All the rules of engagement are set up to make sure that we are successful going to market with our partners and that they learn as we learn.
NEXT: Attacking The Competition
CRN: How big a competitive advantage do you think the new rules of engagement will be against the HPs and IBMs of the world?
Scannell: We don’t take any of the competitors lightly. So we are focused on all of them. We have got a special attention on anybody who is growing. Look, IBM’s results came out yesterday, their storage business was down. We have slowed NetApp’s growth down significantly by focusing on them. We’ve got a better product and we have just got to educate our customers on the [EMC] value proposition and when we do that we win a lot more than we lose.
So we’re going to focus on HP. We are going to continue to focus on Hitachi.

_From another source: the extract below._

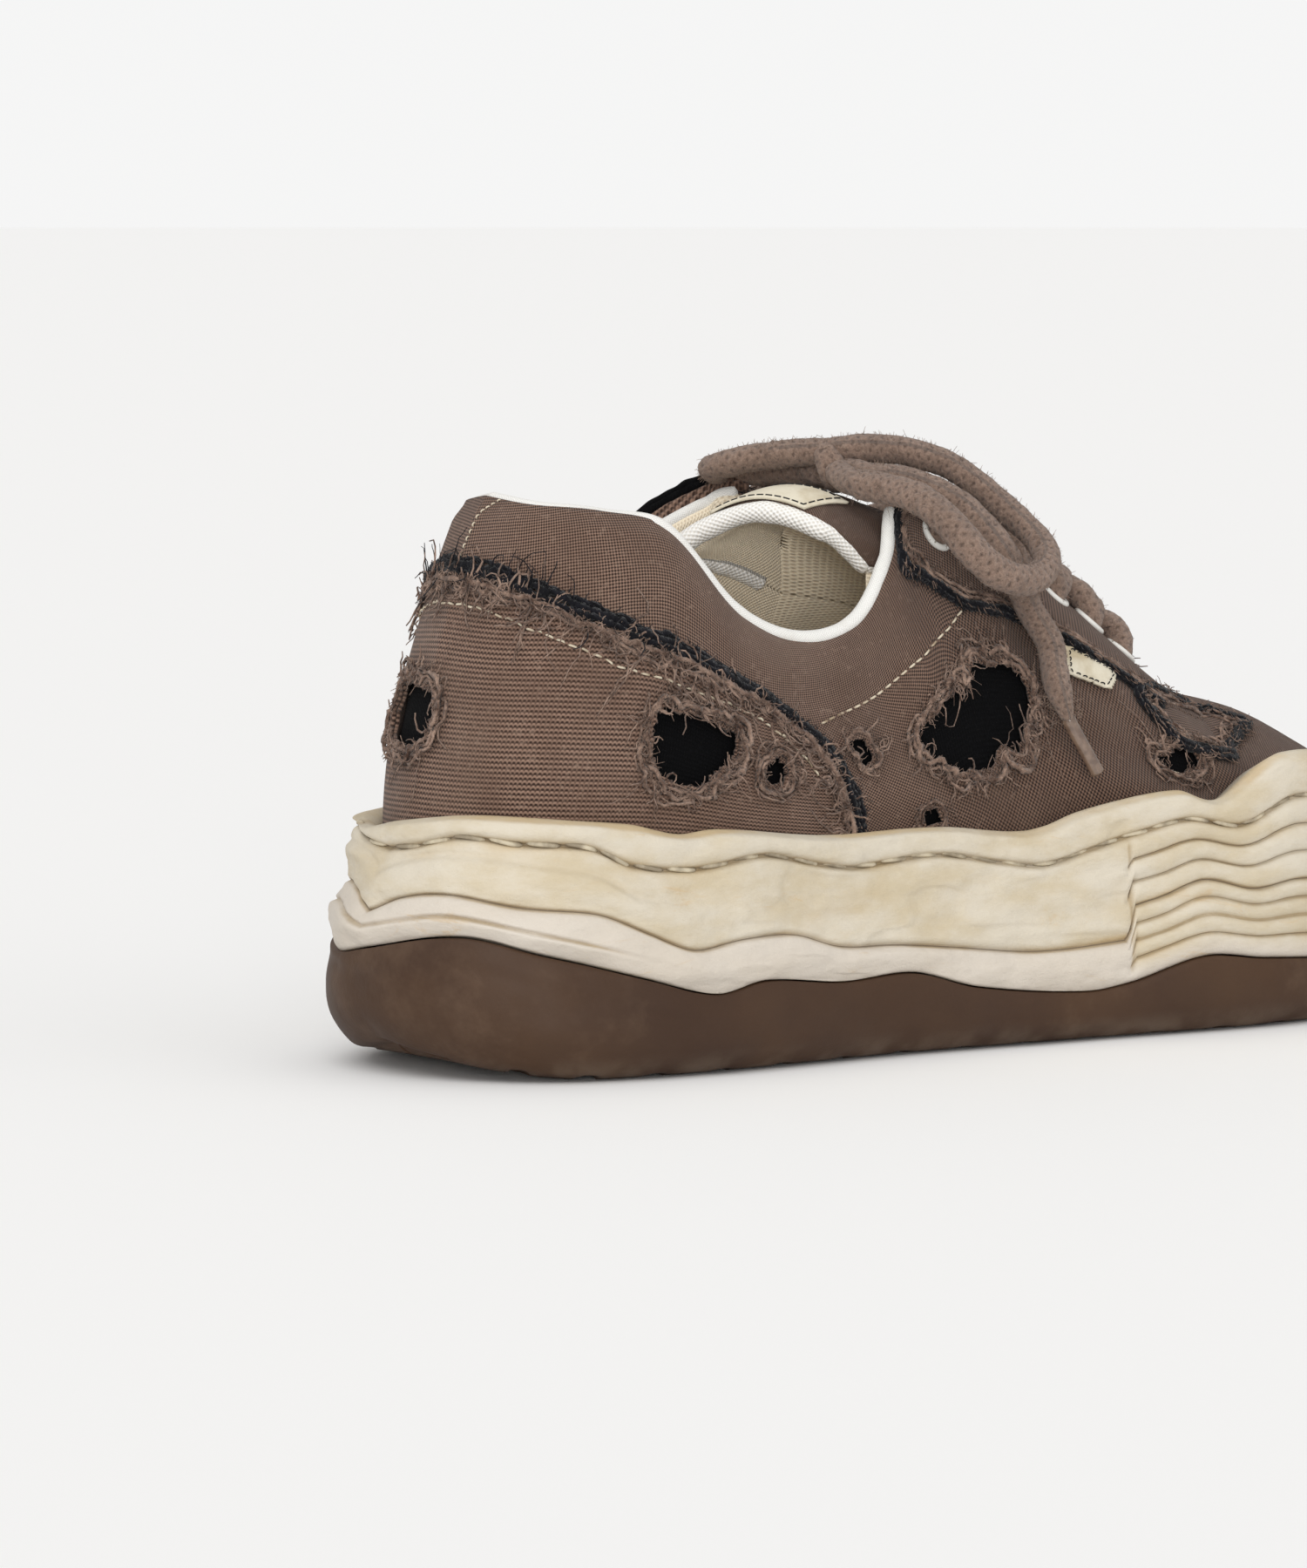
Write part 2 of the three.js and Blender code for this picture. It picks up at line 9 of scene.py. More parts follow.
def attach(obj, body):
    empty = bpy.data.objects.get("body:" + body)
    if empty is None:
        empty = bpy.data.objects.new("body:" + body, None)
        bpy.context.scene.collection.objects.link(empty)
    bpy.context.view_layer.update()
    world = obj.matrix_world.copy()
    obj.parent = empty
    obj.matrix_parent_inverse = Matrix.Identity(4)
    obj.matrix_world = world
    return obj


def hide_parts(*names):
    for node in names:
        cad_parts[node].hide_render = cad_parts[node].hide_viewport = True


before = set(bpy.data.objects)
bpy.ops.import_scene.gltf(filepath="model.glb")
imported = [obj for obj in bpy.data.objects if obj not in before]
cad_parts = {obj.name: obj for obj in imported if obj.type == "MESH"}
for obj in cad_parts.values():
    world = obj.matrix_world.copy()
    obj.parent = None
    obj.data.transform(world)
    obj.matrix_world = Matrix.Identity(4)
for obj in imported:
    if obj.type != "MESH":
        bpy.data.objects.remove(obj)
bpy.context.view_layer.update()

We think we are well positioned against the [entire] field [of competitors].
CRN: EMC seems to be putting a much bigger investment into the channel. Is there any way to quantify that? How much more are you investing in sales through the channel?
Scannell: It is significant. We said we want our partners to be successful. We want our customers to be delighted with the portfolio of solutions that we have and the way to do that is to invest heavily in products and go to market. Our go to market is both direct and indirect. And we are investing more heavily now in indirect than direct so we can get much better reach into the market.
CRN: How do you feel about your channel opportunity this year?
Scannell: We gave very high growth rates for the global channel organization. And I think we will raise those numbers because the investments are paying off. We are going to continue to invest where it makes sense. And this is an area that makes a lot of sense for us.
CRN: How big a stick is there behind the partner rules of engagement?
Scannell: It is a good-size stick the first time and it is the ultimate stick the second time.